> ENTRIES:
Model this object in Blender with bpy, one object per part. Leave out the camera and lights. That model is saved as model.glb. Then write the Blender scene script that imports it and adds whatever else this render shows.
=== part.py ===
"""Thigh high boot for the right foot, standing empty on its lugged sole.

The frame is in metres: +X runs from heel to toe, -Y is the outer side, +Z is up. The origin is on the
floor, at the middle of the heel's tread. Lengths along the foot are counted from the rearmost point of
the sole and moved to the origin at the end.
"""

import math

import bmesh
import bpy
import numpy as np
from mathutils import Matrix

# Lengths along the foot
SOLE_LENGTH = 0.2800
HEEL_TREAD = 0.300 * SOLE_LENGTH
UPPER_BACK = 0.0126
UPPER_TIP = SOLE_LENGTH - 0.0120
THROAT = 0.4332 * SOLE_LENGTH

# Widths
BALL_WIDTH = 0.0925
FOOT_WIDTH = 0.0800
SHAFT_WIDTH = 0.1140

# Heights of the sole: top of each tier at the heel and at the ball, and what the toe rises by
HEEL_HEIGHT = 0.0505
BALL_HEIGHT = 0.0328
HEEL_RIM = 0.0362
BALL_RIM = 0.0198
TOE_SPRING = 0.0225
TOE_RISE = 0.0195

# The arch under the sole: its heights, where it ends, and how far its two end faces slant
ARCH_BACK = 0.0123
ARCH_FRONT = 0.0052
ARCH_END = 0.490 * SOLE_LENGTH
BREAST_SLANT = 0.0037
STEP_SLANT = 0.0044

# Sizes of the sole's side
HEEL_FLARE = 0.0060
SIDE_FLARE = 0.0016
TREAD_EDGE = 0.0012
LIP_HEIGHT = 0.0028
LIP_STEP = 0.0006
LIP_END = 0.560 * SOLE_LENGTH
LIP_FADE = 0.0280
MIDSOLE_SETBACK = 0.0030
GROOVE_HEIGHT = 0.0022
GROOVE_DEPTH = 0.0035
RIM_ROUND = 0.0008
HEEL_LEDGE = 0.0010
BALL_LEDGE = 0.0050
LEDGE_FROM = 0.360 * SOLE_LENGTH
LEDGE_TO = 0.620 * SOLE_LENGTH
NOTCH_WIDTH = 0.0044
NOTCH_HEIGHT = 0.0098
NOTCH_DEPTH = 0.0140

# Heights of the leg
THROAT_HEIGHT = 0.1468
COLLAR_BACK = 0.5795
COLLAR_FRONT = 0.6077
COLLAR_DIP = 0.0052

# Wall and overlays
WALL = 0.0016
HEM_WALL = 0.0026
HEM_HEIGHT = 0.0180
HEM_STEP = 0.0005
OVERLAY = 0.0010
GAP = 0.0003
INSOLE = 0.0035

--

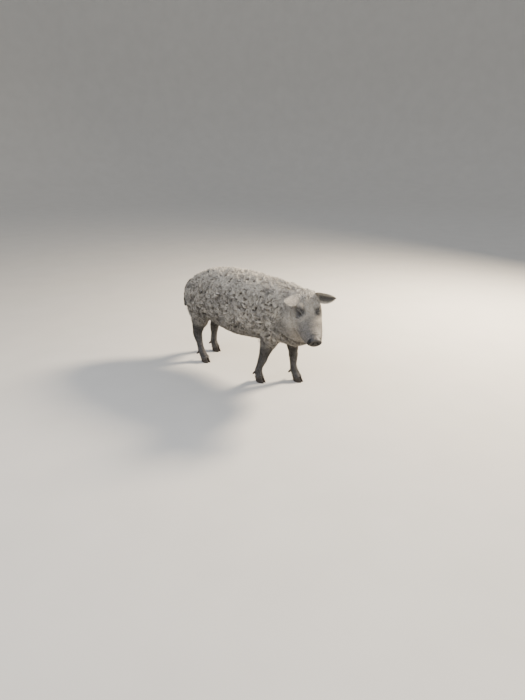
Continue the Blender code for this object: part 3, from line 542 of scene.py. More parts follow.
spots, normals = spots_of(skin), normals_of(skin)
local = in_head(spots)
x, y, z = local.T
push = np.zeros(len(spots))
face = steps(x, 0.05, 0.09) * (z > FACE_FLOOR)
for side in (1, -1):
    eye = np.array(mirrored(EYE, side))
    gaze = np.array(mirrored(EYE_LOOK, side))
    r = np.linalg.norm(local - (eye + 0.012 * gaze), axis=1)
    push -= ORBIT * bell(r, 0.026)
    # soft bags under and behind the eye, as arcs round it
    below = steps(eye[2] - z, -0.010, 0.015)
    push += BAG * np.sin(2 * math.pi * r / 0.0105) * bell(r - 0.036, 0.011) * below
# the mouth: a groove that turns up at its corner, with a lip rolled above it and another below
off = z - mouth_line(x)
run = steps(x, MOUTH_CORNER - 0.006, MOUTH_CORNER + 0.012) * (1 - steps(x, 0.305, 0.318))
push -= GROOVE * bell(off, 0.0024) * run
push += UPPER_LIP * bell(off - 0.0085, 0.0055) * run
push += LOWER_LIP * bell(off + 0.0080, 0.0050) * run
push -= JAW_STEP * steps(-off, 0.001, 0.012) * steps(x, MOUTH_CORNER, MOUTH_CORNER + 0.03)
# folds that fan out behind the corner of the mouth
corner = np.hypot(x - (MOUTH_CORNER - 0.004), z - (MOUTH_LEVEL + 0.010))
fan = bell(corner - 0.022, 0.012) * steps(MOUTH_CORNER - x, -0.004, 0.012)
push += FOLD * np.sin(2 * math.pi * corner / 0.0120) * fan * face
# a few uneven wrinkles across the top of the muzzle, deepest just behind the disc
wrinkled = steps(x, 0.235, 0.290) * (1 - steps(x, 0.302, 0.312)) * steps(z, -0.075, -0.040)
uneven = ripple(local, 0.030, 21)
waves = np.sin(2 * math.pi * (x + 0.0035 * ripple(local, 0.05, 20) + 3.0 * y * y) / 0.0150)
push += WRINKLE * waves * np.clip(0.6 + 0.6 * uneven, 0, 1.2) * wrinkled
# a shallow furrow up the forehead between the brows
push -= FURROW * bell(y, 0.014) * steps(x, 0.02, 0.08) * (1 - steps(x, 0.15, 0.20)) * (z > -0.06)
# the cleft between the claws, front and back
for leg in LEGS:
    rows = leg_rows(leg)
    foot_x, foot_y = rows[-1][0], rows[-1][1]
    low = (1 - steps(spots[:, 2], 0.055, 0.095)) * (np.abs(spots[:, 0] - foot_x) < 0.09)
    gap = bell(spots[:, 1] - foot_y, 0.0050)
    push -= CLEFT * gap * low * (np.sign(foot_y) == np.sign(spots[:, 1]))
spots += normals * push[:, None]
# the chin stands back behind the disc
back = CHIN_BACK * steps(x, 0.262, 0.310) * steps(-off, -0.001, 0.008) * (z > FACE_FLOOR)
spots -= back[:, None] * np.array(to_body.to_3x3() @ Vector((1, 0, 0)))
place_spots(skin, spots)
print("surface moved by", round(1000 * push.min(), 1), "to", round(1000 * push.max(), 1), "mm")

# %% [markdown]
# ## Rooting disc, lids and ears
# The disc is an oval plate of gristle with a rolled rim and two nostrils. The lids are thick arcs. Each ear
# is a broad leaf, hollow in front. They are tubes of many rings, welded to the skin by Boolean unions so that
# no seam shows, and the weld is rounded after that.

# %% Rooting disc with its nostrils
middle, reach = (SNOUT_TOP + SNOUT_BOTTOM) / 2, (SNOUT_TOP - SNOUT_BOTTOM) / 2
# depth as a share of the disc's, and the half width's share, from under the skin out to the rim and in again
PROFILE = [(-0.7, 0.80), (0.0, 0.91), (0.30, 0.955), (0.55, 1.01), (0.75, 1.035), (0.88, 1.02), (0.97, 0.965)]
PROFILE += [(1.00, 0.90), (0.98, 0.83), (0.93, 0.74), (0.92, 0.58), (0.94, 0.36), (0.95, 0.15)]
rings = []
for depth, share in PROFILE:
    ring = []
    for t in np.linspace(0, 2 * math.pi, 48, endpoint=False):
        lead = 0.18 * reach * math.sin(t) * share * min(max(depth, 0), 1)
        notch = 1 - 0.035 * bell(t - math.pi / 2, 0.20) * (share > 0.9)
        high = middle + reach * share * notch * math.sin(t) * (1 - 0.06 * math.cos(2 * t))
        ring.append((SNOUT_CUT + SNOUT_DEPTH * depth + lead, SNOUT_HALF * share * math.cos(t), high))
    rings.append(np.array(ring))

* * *

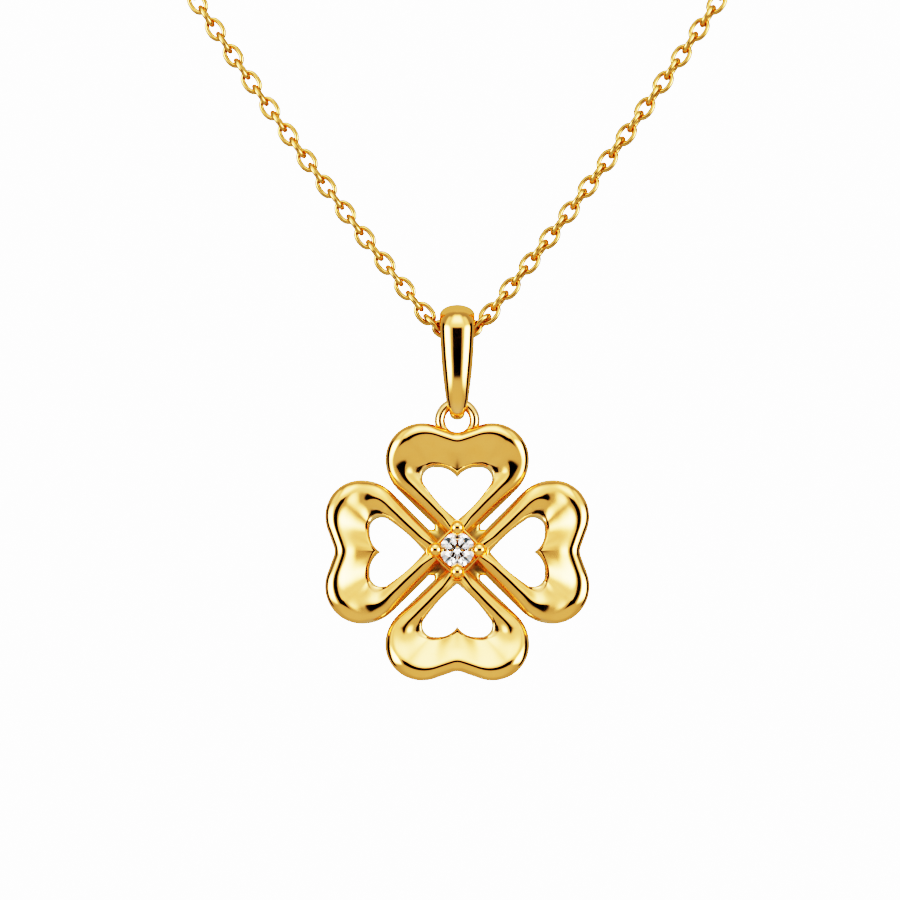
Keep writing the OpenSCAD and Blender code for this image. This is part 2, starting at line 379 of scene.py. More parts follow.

> GOAL: From the listing, copy each line containing the word "shows".

> FULL RESPONSE:
Model this object in Blender with bpy, one object per part. Leave out the camera and lights. That model is saved as model.glb. Then write the Blender scene script that imports it and adds whatever else this render shows.
# no seam shows, and the weld is rounded after that.